Twitter has been a darling of the Nigerian political class for years, particularly with the young Nigerian activists known as “children of anger.” But political tensions have long threatened the freewheeling openness of Nigerian Twitter. Tensions came to a head on 2nd June, when Twitter management deleted what is perceived to have been a genocidal statement from President Muhammadu Buhari’s account; the deleted tweet was a veiled threat against pro-Biafra secessionist groups, “to treat them in the language they understand.” The government retaliated against this deletion by banning the platform throughout the country; on 5th June, Nigeria woke up to Twitter silence, where we remain.
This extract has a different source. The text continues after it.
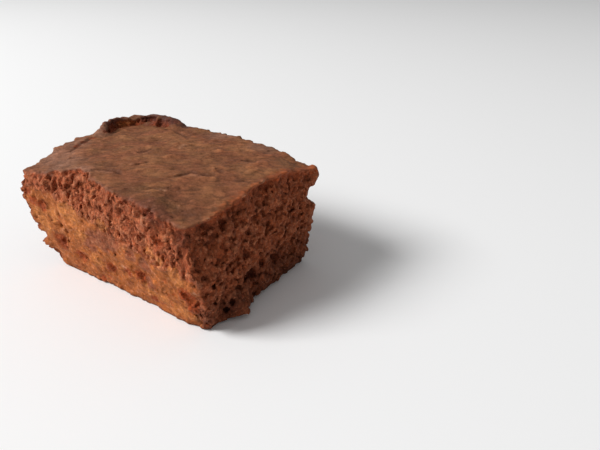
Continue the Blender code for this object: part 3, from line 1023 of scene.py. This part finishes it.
def crumb_colour(place, shares, marks, glint, patches):
    pulled, wiped, coarse = shares
    depth, lip, grain = marks
    x, y, z = parts_of(place)
    colour = mixed(wiped, mixed(pulled, CRUMB_COARSE, CRUMB_PULLED), CRUMB_WIPED)
    colour = mixed(haze(place, 4.5, 3.0).step(-0.02, 0.16) * pulled * 0.45, colour, ORANGE)
    colour = patched(place, colour, patches, CRUMB_PATCHES)
    colour = mixed(haze(place, 3.0, 3.0).step(0.08, 0.22) * 0.55, colour, RUST)
    colour = mixed((1.0 - lip.step(0.4, 2.2)) * 0.7, colour, RUST)
    fine = haze(place, 1.3, 3.0)
    colour = mixed(fine.step(0.04, 0.2) * (wiped * 0.5 + pulled * 0.15), colour, CRUMB_BRIGHT)
    colour = mixed((-fine).step(0.06, 0.22) * 0.5, colour, RUST_DARK)
    # Painted highlights on the proud crumbs of the pulled band and the right end.
    ridge_highlight = depth.step(-0.3, 0.7) * (pulled * 0.3 + coarse * 0.3)
    spots = haze(place, 0.75, 2.0).step(-0.02, 0.18) * depth.step(-1.2, 0.2)
    spots = spots * (pulled * 0.65 + coarse * 0.42)
    colour = mixed(ridge_highlight.most(spots), colour, CRUMB_BRIGHT)
    # Painted shade in the pores, and below it in the shady patches.
    pore_shade = (1.0 - depth.step(-2.4, -0.5)) * (1.0 - wiped * 0.4)
    colour = mixed(pore_shade * 0.75, colour, PAINTED_SHADE)
    colour = mixed(patches["shady"] * 0.7, colour, PAINTED_SHADE)
    base = 1.0 - (z + haze(place, 2.0) * 1.2).step(0.3, 1.3)
    colour = mixed(base * 0.8, colour, BASE_DARK)
    # Painted shade along the raised rim.
    colour = patched(place, colour, patches, CRUMB_RIM_SHADE)
    # Painted shade: the coarse right end darkens towards its base.
    colour = shaded_by(colour, 1.0 - coarse * (1.0 - z.step(4.0, 18.0)) * 0.36)
    # Painted highlight: the glints are lightened in colour as well as made glossier.
    colour = mixed(glint * 0.55, colour, CRUMB_BRIGHT)
    strokes = haze(joined(x * 0.16, y, z + x * 0.15), 1.1, 3.0) * wiped
    colour = shaded_by(colour, (grain * 0.4 + 0.8) * (strokes * 0.7 + 1.0))
    granules = use_group(GRANULES, place, Size=0.8)
    colour = shaded_by(colour, (granules - 1.0) * (1.0 - wiped * 0.6) + 1.0)
    # Bright specks, partly pale crumbs and partly painted highlights.
    return mixed(patches["bright"], colour, SPECK)


def crust_colour(place, marks, torn, patches):
    rise, split, fold = marks
    clouds = haze(place, 8.0, 3.0)
    colour = mixed(clouds.step(-0.02, 0.16), CRUST_BROWN, CRUST_OLIVE)
    colour = mixed(1.0 - clouds.step(-0.16, 0.02), colour, CRUST_RED)
    # A pale grey painted sheen in places.
    sheen_paint = (patches["sheen_paint"] + haze(place, 3.0, 3.0) * 0.5).step(0.1, 0.9)
    colour = mixed(sheen_paint * 0.8, colour, CRUST_SHEEN_PAINT)
    crumbling = (torn + haze(place, 1.6, 3.0) * 0.5).step(0.05, 0.5)
    colour = mixed(crumbling * 0.65, colour, CRUST_TORN)
    colour = patched(place, colour, patches, CRUST_PATCHES)
    edge = (parts_of(place)[0] + haze(place, 1.6, 3.0) * 6.0).step(*RUSTY_EDGE)
    colour = mixed(edge * 0.72, colour, EDGE_RUST)
    # Painted shade along the raised rim.
    colour = patched(place, colour, patches, CRUST_RIM_SHADE)
    # Thin dark lines of painted crease shade, over a mottled tone.
    wrinkled = vector_math('MULTIPLY', turned(place, -LOOK_ROUND), (0.45, 1.0, 1.0))
    lines = haze(wrinkled, 2.6, 4.0).math('ABSOLUTE').step(0.0, 0.08) * 0.3 + 0.8
    mottle = haze(wrinkled, 1.3, 3.0) * 0.85 + haze(place, 2.4, 3.0) * 0.65
    colour = shaded_by(colour, (mottle + 1.0) * lines)
    # Painted highlight on the raised fold, and painted shade along the split, drawn wider on its far side.
    colour = mixed(fold * 0.4, colour, FOLD_HIGHLIGHT)
    colour = mixed(split * 0.9, colour, SPLIT_SHADE)
    # Painted shade in the hollows of the crust's relief, painted light on its crests, and painted shade on
    # the shady patches.
    colour = shaded_by(colour, (rise * 0.45 + 1.0) * (1.0 - patches["shady"] * 0.28))
    # Bright specks, partly pale crumbs and partly painted highlights.
    return mixed(patches["bright"], colour, SPECK)


def baked_cake():
    material = bpy.data.materials.new("Baked cake")
    material.use_nodes = True
    tree = material.node_tree
    shader = tree.nodes["Principled BSDF"]
    place = vector_math('SCALE', out_of(tree.nodes.new('ShaderNodeTexCoord'), "Object"), 1.0 / MM)
    torn, pulled, wiped = parts_of(attribute(tree, "shares", "Color"))
    coarse = attribute(tree, "shares", "Alpha")
    patches = {name: attribute(tree, name) for name in PATCHES}
    crust = attribute(tree, "crust")
    marks = [attribute(tree, name) for name in ("depth", "lip", "grain")]
    crust_marks = [attribute(tree, name) for name in ("rise", "split", "fold")]
    glint = haze(place, 0.6).step(0.17, 0.27) * (1.0 - wiped * 0.5) * (1.0 - crust)
    crumb = crumb_colour(place, (pulled, wiped, coarse), marks, glint, patches)
    whole = mixed(crust, crumb, crust_colour(place, crust_marks, torn, patches))
    for size, amount in ((0.7, 0.5 - crust * 0.3), (3.5, 0.25)):
        whole = shaded_by(whole, use_group(SPECKLE, place, Size=size, Amount=amount))
    feed(shader.inputs["Base Color"], whole)
    sheen = (glint + patches["bright"]) * GLINT_SHEEN + crust * CRUST_SHEEN
    feed(shader.inputs["Roughness"], haze(place, 1.1, 2.0) * 0.25 - sheen + CRUMB_ROUGHNESS)
    shader.inputs["Specular IOR Level"].default_value = CAKE_SPECULAR
    wrinkled = vector_math('MULTIPLY', turned(place, -LOOK_ROUND), (0.55, 1.0, 1.0))
    granules = use_group(GRANULES, place, "Height", Size=0.8)
    grainy = haze(place, 0.45, 3.0, 0.6) + granules * 0.6
    relief = grainy * (1.0 - crust * 0.85 - wiped * 0.4) + haze(wrinkled, 0.9, 3.0, 0.6) * crust
    bump = add_node(tree, 'ShaderNodeBump', Strength=1.0, Distance=BUMP_DEPTH * MM, Height=relief)
    feed(shader.inputs["Normal"], out_of(bump))
    return material


# %% [markdown]
# Each step works on the mesh that the one before it left. The helpers then go, and the piece
# takes the solid's place.

# %% Making the piece
material = baked_cake()
cake_piece = grow_crumb(core, material)
thin_and_mark(cake_piece, core, material)
mark_patches(cake_piece.data)
wrap_uv(cake_piece.data)
for helper in (core, holes, splits):
    bpy.data.objects.remove(helper)
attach(cake_piece, "root")
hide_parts("cake")

# %% [markdown]
# A plain pale floor, one large soft light like a window on the left, and a weak even fill.
# The right end faces away from the window and gets only the fill and the floor's light.

# %% Floor and light
FLOOR_HALF = 3.0  # metres, as are the window's distance and size
FLOOR_PALE = (0.95, 0.95, 0.95, 1.0)
FLOOR_ROUGHNESS = 0.9
WINDOW_AIM = Vector((0.0, 0.0, 20.0)) * MM
WINDOW_WAY = Vector((-0.52, -0.58, 0.63))
WINDOW_FAR = 2.2
WINDOW_SIZE = 0.9
WINDOW_POWER = 53.0
FILL_STRENGTH = 0.3
BACKDROP_STRENGTH = 0.92


def add_floor():
    data = bpy.data.meshes.new("floor")
    corners = [(x * FLOOR_HALF, y * FLOOR_HALF, 0.0) for x, y in ((-1, -1), (1, -1), (1, 1), (-1, 1))]
    data.from_pydata(corners, [], [(0, 1, 2, 3)])
    floor = linked_object("floor", data)
    paint = bpy.data.materials.new("Pale floor")
    paint.use_nodes = True
    shader = paint.node_tree.nodes["Principled BSDF"]
    shader.inputs["Base Color"].default_value = FLOOR_PALE
    shader.inputs["Roughness"].default_value = FLOOR_ROUGHNESS
    data.materials.append(paint)


def add_window():
    light = linked_object("Window", bpy.data.lights.new("Window", 'AREA'))
    light.data.energy = WINDOW_POWER
    light.data.size = WINDOW_SIZE
    light.location = WINDOW_AIM + WINDOW_WAY.normalized() * WINDOW_FAR
    light.rotation_mode = 'QUATERNION'
    light.rotation_quaternion = (-WINDOW_WAY).to_track_quat("-Z", "Y")


def add_fill():
    world = bpy.data.worlds.new("Studio")
    world.use_nodes = True
    tree = world.node_tree
    seen = out_of(tree.nodes.new('ShaderNodeLightPath'), "Is Camera Ray")
    strength = seen * (BACKDROP_STRENGTH - FILL_STRENGTH) + FILL_STRENGTH
    feed(tree.nodes["Background"].inputs["Strength"], strength)
    tree.nodes["Background"].inputs["Color"].default_value = (1.0, 1.0, 1.0, 1.0)
    bpy.context.scene.world = world


add_floor()
add_window()
add_fill()
bpy.context.scene.view_settings.view_transform = 'Standard'
print("window:", WINDOW_POWER, "W,", WINDOW_FAR, "m away, fill:", FILL_STRENGTH)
The government’s ban was condemned by the international community as a violation of fundamental human rights. It’s a blow, too, to Nigeria’s sagging economy, as international investors look to more stable countries with better chances for economic growth. Recently, Twitter itself moved its offices to Nigeria’s biggest rival economy, Ghana.
The irony is that the Nigerian president likely owes his own election to Twitter.
In 2015, a number of Nigerian Twitter stars were recruited into the service of the All Progressive Congress, the president’s party. They campaigned aggressively for Buhari on the platform, and cooked up scandalous tales to smear and shame then-President Goodluck Jonathan out of office. The power of Twitter was ignited, illuminating Buhari as the new messiah, and when he won the election, he set up a unit of the government specifically charged with burnishing the President’s image on the platform. The Buhari government built a Twitter propaganda machine across the Nigerian ethnic brocade, an army of activists, paid or otherwise, ever ready to take up arms against any anti-Buhari post. Their activities suggested the character of a cult, in which Buhari was perpetually hailed as the messiah of Nigeria’s limp democracy. They characterized him as a reformed democrat, a changed persona from the military ruler of 1983-4, a period his supporters have tried to whitewash as a period free from political corruption. History has proven otherwise.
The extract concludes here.